The horse has bolted
Friday 21st November 2008, 3:42PM GMT.
FOR customers of Landsbanki Guernsey, Treasury’s call for a depositor compensation scheme will both justify their anger and irritate their grievances.
The justification comes in the unequivocal message that the island and its banks got it horribly wrong. While member states throughout the European Union were compelled to have some form of protection for depositors, Guernsey used its independence to avoid the issue.
In a supreme example of wishful thinking being rudely shattered by the real world, the island failed to take the possibility of a banking collapse sufficiently seriously.
Only when it was too late, and the cracks were beginning to show in the world’s financial meringue, did government and finance institutions really start to work together towards a solution.
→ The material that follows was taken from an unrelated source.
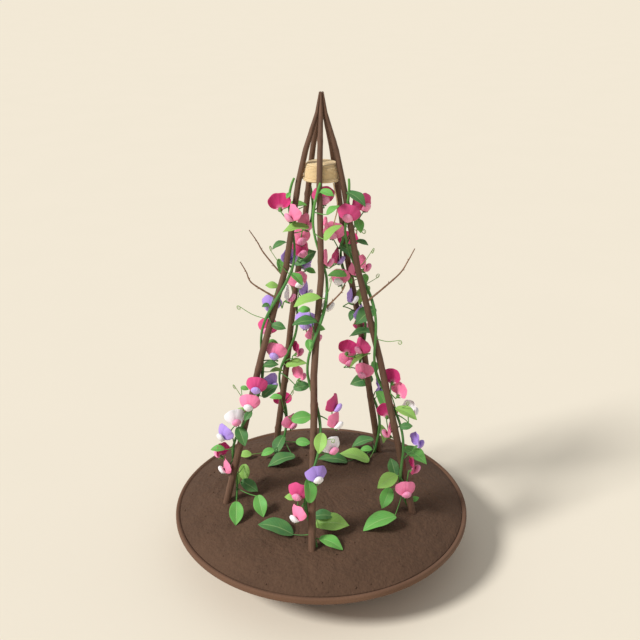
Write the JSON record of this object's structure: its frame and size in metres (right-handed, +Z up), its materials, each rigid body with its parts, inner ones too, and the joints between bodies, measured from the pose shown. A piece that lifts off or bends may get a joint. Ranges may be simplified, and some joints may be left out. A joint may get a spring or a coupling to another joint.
{
  "type": "potted sweet pea",
  "caption": "Sweet pea climbing a wigwam of slim rods tied with twine, planted in a wide shallow clay bowl heaped with soil.",
  "frame": {"origin": "centre of the bowl's foot, on the surface that it stands on", "axes": "+Z up along the wigwam; -Y is the front, where one rod stands before the others"},
  "size_m": [0.624, 0.624, 0.9702],
  "materials": {
    "clay": "matte",
    "soil": "matte",
    "bark": "matte",
    "twine": "matte",
    "green": "satin",
    "magenta": "matte",
    "pink": "matte",
    "lavender": "matte",
    "white": "matte"
  },
  "bodies": {
    "root": {"bowl": "clay", "soil": "soil", "rod_front": "bark", "rod_left": "bark", "rod_backLeft": "bark", "rod_backRight": "bark", "rod_right": "bark", "twine_coil": "twine", "twine_tail": "twine", "vine_front": "green", "vine_left": "green", "vine_backLeft": "green", "vine_backRight": "green", "vine_right": "green", "spray_front_1": "magenta", "spray_front_2": "pink", "spray_front_3": "white", "spray_front_4": "lavender", "spray_front_5": "magenta", "spray_front_6": "white", "spray_front_7": "lavender", "spray_front_8": "magenta", "spray_left_1": "magenta", "spray_left_2": "lavender", "spray_left_3": "white", "spray_left_4": "lavender", "spray_left_5": "magenta", "spray_left_6": "pink", "spray_left_7": "lavender", "spray_left_8": "magenta", "spray_left_9": "white", "spray_left_10": "magenta", "spray_backLeft_1": "pink", "spray_backLeft_2": "magenta", "spray_backLeft_3": "lavender", "spray_backLeft_4": "pink", "spray_backLeft_5": "magenta", "spray_backLeft_6": "pink", "spray_backLeft_7": "magenta", "spray_backLeft_8": "pink", "spray_backRight_1": "pink", "spray_backRight_2": "magenta", "spray_backRight_3": "pink", "spray_backRight_4": "pink", "spray_backRight_5": "lavender", "spray_backRight_6": "lavender", "spray_backRight_7": "magenta", "spray_backRight_8": "magenta", "spray_backRight_9": "pink", "spray_backRight_10": "pink", "spray_backRight_11": "lavender", "spray_right_1": "magenta", "spray_right_2": "magenta", "spray_right_3": "pink", "spray_right_4": "magenta", "spray_right_5": "white", "spray_right_6": "magenta", "spray_right_7": "lavender", "spray_right_8": "magenta"}
  },
  "joints": []
}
And only now the unthinkable has happened is it clear how high is the price of that procrastination. As a result, the island’s worldwide reputation as a responsible financial centre has been lacerated by thousands of unflattering news articles, blogs and media reports. Each highlights our folly and implies the island cannot be trusted with anyone’s cash.
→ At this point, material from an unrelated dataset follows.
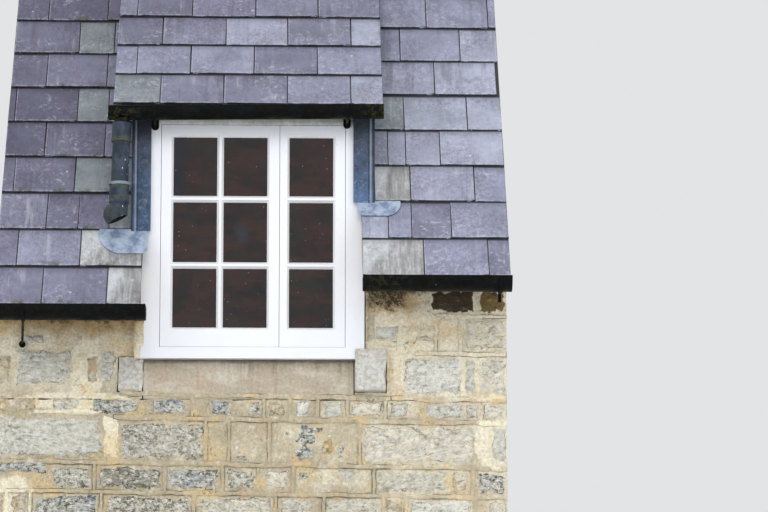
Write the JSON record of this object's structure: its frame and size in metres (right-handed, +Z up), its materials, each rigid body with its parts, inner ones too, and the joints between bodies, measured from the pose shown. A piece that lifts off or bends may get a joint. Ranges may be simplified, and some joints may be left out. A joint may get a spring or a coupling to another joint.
{
  "type": "dormer window",
  "caption": "Small wall dormer with a white casement window, lead-covered corners and a slate catslide roof, set in a section of rubble wall and slate roof.",
  "frame": {"origin": "underside of the wall, in the middle of its thickness and on the centre line of the window opening", "axes": "+X to the right as seen from outside, +Y into the building, +Z up"},
  "size_m": [2.06, 1.8285, 3.3498],
  "materials": {
    "wall_stone": "coursed rubble limestone in cream, tan and blue-grey, with pale mortar",
    "sill_stone": "weathered dressed limestone, darker along its top",
    "pale_stone": "pale pecked limestone with rounded edges",
    "rough_timber": "bare sawn softwood, aged brown",
    "white_paint": "white gloss paint on softwood, slightly soiled",
    "window_glass": "clear window glass in front of a dark room",
    "slate": "riven slate in lavender, purple-grey and green-grey, with lichen",
    "sheet_lead": "weathered sheet lead with a blue-grey patina",
    "black_iron": "near-black painted cast iron, mossy at the ends"
  },
  "bodies": {
    "root": {"wall_below_window": "wall_stone", "wall_left": "wall_stone", "wall_right": "wall_stone", "stone_sill": "sill_stone", "jamb_stone_left": "pale_stone", "jamb_stone_right": "pale_stone", "wall_plates": "rough_timber", "corner_posts": "rough_timber", "head_beam": "rough_timber", "top_trimmer": "rough_timber", "dormer_rafters": "rough_timber", "dormer_roof_boards": "rough_timber", "cheek_left": "rough_timber", "cheek_right": "rough_timber", "main_rafters_left": "rough_timber", "main_rafters_right": "rough_timber", "main_roof_boards_left": "rough_timber", "main_roof_boards_right": "rough_timber", "window_board": "white_paint", "frame_head": "white_paint", "frame_jamb_left": "white_paint", "frame_jamb_right": "white_paint", "frame_sill": "white_paint", "frame_mullion": "white_paint", "sash_left": "white_paint", "sash_right": "white_paint", "glass_left": "window_glass", "glass_right": "window_glass", "dormer_slates": "slate", "main_slates_left": "slate", "main_slates_right": "slate", "cheek_lead_left": "sheet_lead", "cheek_lead_right": "sheet_lead", "lead_strip_left": "sheet_lead", "lead_strip_right": "sheet_lead", "lead_apron_left": "sheet_lead", "lead_apron_right": "sheet_lead", "dormer_gutter": "black_iron", "dormer_gutter_brackets": "black_iron", "downpipe": "black_iron", "downpipe_shoe": "black_iron", "downpipe_bracket": "black_iron", "main_gutter_left": "black_iron", "main_gutter_right": "black_iron", "main_gutter_irons": "black_iron"}
  },
  "joints": []
}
The States can only hope that Treasury’s attempt to bolt shut the barn door will generate a hundredth of the same publicity.
But the truth is that a belated deposit scheme has no victims, no human face, nothing for the world to react to. As a result it will generate a few column inches in parts of the national and trade press and be rapidly forgotten.
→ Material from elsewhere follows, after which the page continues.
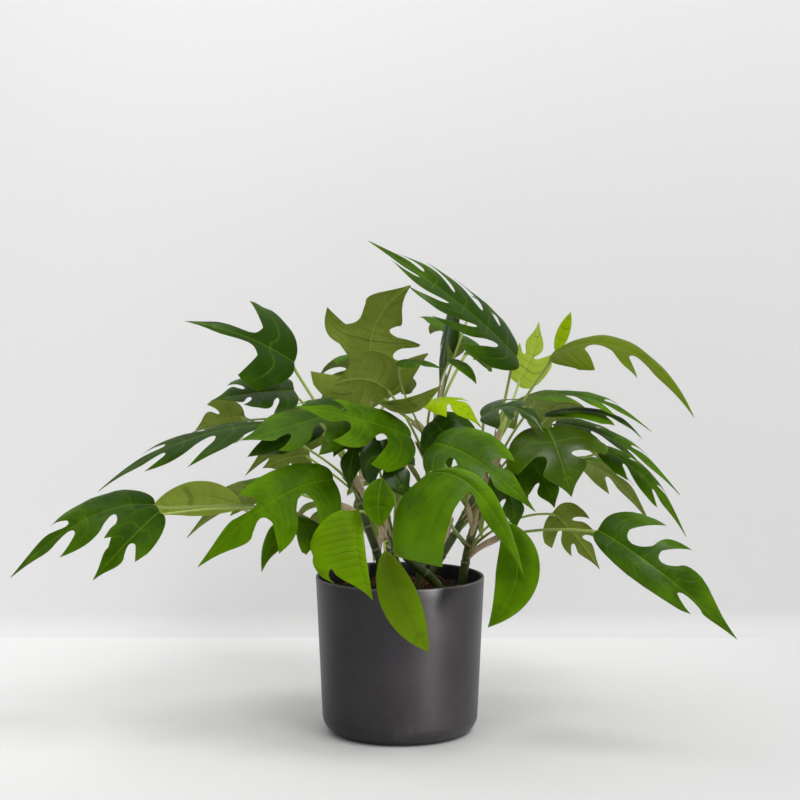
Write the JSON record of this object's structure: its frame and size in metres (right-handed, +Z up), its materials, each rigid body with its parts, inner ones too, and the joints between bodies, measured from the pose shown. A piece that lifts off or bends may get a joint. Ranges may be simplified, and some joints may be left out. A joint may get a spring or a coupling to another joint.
{
  "type": "potted mini monstera plant",
  "caption": "House plant with deeply cut green leaves on slim stalks, rooted in soil in a round charcoal cover pot that stands on its flat foot.",
  "frame": {"origin": "middle of the pot's flat foot, on the surface that it stands on", "axes": "+Z up along the pot's axis, +X along the plant's widest spread to its right, and the plant's front faces -Y"},
  "size_m": [0.7435, 0.4671, 0.5255],
  "materials": {
    "pot_charcoal": "satin charcoal with a fine grain and a slightly brighter lip",
    "potting_soil": "dark brown crumbly potting mix with fibres",
    "green_stem": "smooth olive green canes and paler petioles with node rings and papery sheaths",
    "leaf_green": "satin saturated green upper side, paler olive underside, fine side veins",
    "leaf_olive": "matt olive underside turned outwards, with darker veins",
    "leaf_young": "glossy lime green young leaf"
  },
  "bodies": {
    "root": {"pot": "pot_charcoal", "soil": "potting_soil", "cane_left": "green_stem", "cane_right": "green_stem", "cane_centre": "green_stem", "cane_back_left": "green_stem", "cane_back_right": "green_stem", "cane_front": "green_stem", "cane_low_left": "green_stem", "leaf_top": "leaf_green", "leaf_upper_back": "leaf_olive", "leaf_upper_left": "leaf_green", "leaf_left_high": "leaf_green", "leaf_left_behind": "leaf_olive", "leaf_left_long": "leaf_green", "leaf_left_front": "leaf_green", "leaf_middle_left": "leaf_green", "leaf_middle_right": "leaf_green", "leaf_front_middle": "leaf_green", "leaf_front_right": "leaf_green", "leaf_right_inner": "leaf_green", "leaf_front_left": "leaf_green", "leaf_low_left_behind": "leaf_green", "leaf_over_pot": "leaf_green", "leaf_front_small": "leaf_green", "leaf_low_left": "leaf_green", "leaf_far_left": "leaf_green", "leaf_far_left_front": "leaf_green", "leaf_far_left_behind": "leaf_olive", "leaf_left_inner": "leaf_olive", "leaf_middle_lime": "leaf_young", "leaf_middle_glossy": "leaf_green", "leaf_right_star": "leaf_green", "leaf_right_star_behind": "leaf_olive", "leaf_right_fan_a": "leaf_green", "leaf_right_fan_b": "leaf_green", "leaf_right_fan_c": "leaf_green", "leaf_right_fan_d": "leaf_green", "leaf_upper_right": "leaf_green", "leaf_upper_right_young": "leaf_young", "leaf_upper_right_lime": "leaf_young", "leaf_top_behind": "leaf_green", "leaf_top_small": "leaf_green", "leaf_middle_flat": "leaf_green", "leaf_middle_crescent": "leaf_olive", "leaf_middle_olive": "leaf_olive", "leaf_centre_behind": "leaf_green", "leaf_centre_left": "leaf_green", "leaf_front_glossy": "leaf_green", "leaf_far_right": "leaf_green", "leaf_far_right_behind": "leaf_olive", "leaf_back_a": "leaf_green", "leaf_back_b": "leaf_green", "leaf_back_c": "leaf_green", "leaf_back_d": "leaf_green", "leaf_back_e": "leaf_green", "leaf_back_f": "leaf_green", "leaf_back_g": "leaf_green", "leaf_back_h": "leaf_green", "leaf_back_i": "leaf_green"}
  },
  "joints": []
}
What good that will do will be quickly wiped out by further reports of the plight of the Landsbanki depositors.
The scheme cannot be made retrospective and their fate therefore lies in the hands of the administrator and a few uninterested governments.
Exactly why did a deposit scheme take so long to get off the ground, one may ask?
Of the 47 banks registered in Guernsey 33 were private or corporate banks controlling 86% of the deposit total. Many such institutions wouldn’t hold the door open for a retail customer hoping to deposit £50,000. Some demand a minimum deposit of £250,000.
What use, they argued, was a compensation scheme to them?
Now they know. Reputation is everything.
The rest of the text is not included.